Cuando hay un verdadero arrepentimiento existe también un sentimiento en nuestro ser, una profunda tristeza por estar pecando contra Dios (2 Corintios 7:10), y esa tristeza es la que nos hace recapacitar y tomar la decisión de abandonar el pecado. Pero si la tristeza queda sólo en eso, nada más que un sentimiento y no produce en nosotros un cambio de conducta, entonces esa tristeza no es más que remordimiento de conciencia, vano y pasajero.

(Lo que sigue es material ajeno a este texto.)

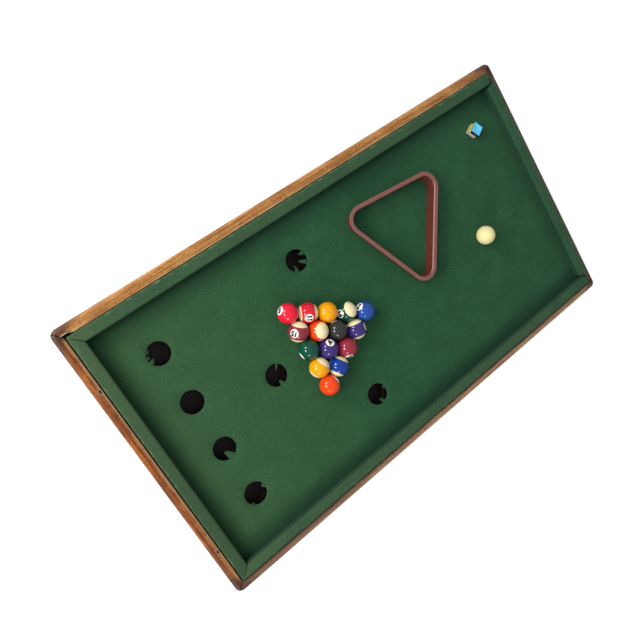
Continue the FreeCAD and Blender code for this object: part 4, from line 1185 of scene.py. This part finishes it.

En resumen, los frutos dignos de arrepentimiento podemos definirlos de la siguiente manera: dejar el pecado en definitiva y enfocar todas nuestras fuerzas en la ardua pero hermosa tarea de amar al prójimo; no regresar más hacia el error; reconocer continuamente que Dios es santo, que necesitamos de su perdón, y que solamente el sacrificio de Jesús nos hace dignos delante de él, porque no hay otro camino hacia la santidad que su sangre derramada en la cruz ya que nos limpia de todo pecado, pero también de la maldad, que es el motor que nos lleva a pecar; y que el arrepentimiento verdadero va más allá de un sentimiento vano e inútil, porque cuando se produce en nosotros una tristeza profunda por el pecado, y es el Espíritu de Dios quien la causa, nuestra voluntad queda rendida a ÉL, dispuesta a obedecer aquellas hermosas palabras de perdón, que fueron pronunciadas por Jesús para una mujer pecadora, rescatada por el Señor, de morir en manos de sus acusadores: "Ni yo te condeno; vete, y no peques más" (Juan 8:11).